I would like to thank you once again for writing such a detailed review, just as I am grateful to all the others who have taken the trouble to read the book and post their comments here. And BigSlick, if after reading my explanations you are satisfied, do let me know. Please feel free to post on my blog too!

Posted on May 29, 2012 6:20:19 PM PDT
Nash deVille says:
@BigSlick75093 -- You might try Elliott Wave Principle: Key To Market Behavior and Applying Elliott Wave Theory Profitably and if you're really serious you might try

Best Wishes!

Posted on Jun 18, 2012 3:55:55 AM PDT
Ruben says:
Hi Bigslick, Great review, thanks. I think you should try Mastering Elliott Wave Version 2.0: by Glenn Neely.

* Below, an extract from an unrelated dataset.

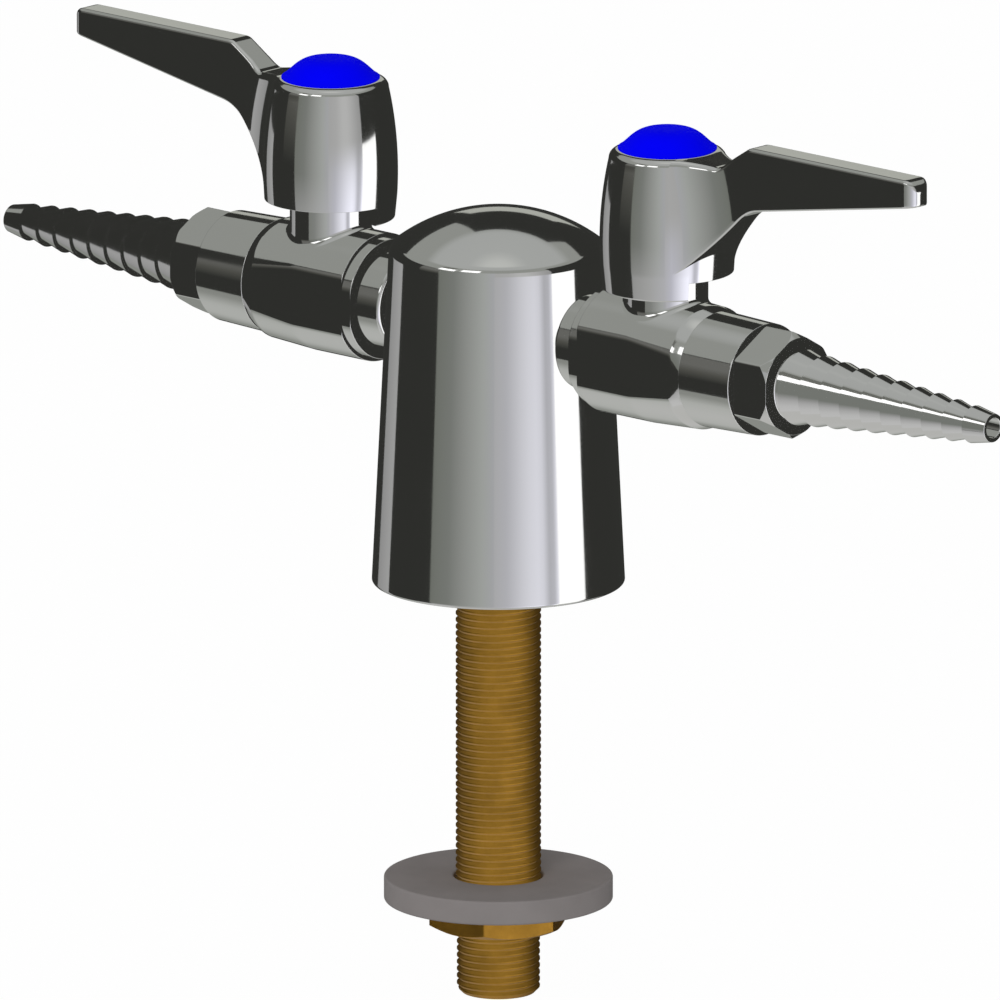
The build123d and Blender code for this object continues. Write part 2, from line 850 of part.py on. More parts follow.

I am studying that book its very elaborate I came across this book and need a simple approach to EWP. But the book I am recommending is very challenging but very informative. Hope it helps

Posted on Aug 19, 2012 7:07:44 AM PDT
Fernando says:
Yo bro, you don't have to be given all that info. Sounds like you need the basics in order to read this book.

Posted on Apr 5, 2013 11:03:20 AM PDT
Last edited by the author on Apr 5, 2013 11:03:55 AM PDT
Bobiboy says:
Man, seriously, you DO NOT need to know the exact price levels. This is not the point.

And for the Fibonacci levels - if you don't have a chart with the tool, then just calculate it - get the length of a peak and multiply it by 0.618 for example to see where that level will be. This is very simple math and I believe if you are about to make a thousand bucks (or 10) on a trade after a good analysis, it doesn't hurt to put a bit of effort and calculate a couple of numbers.

Posted on Oct 26, 2015 6:25:41 AM PDT
Last edited by the author on Oct 26, 2015 6:27:09 AM PDT
I like to read up to three books on a subject and compare, and Ramki's Book, the FWTFF made more sense to me in one hour than all the books and PDFs on the subject. The simplicity and the clarity with which such a complex subject was dealt with is amazing. Any one familiar with the Fibonacci retracement tool that comes with all trading platforms, and price action, using support and resistance will love this book. One detail that would be of some benefit is wave comparison between charts. For example, will the waves in an hourly chart represent the sub waves on a daily chart. That would be interesting to know.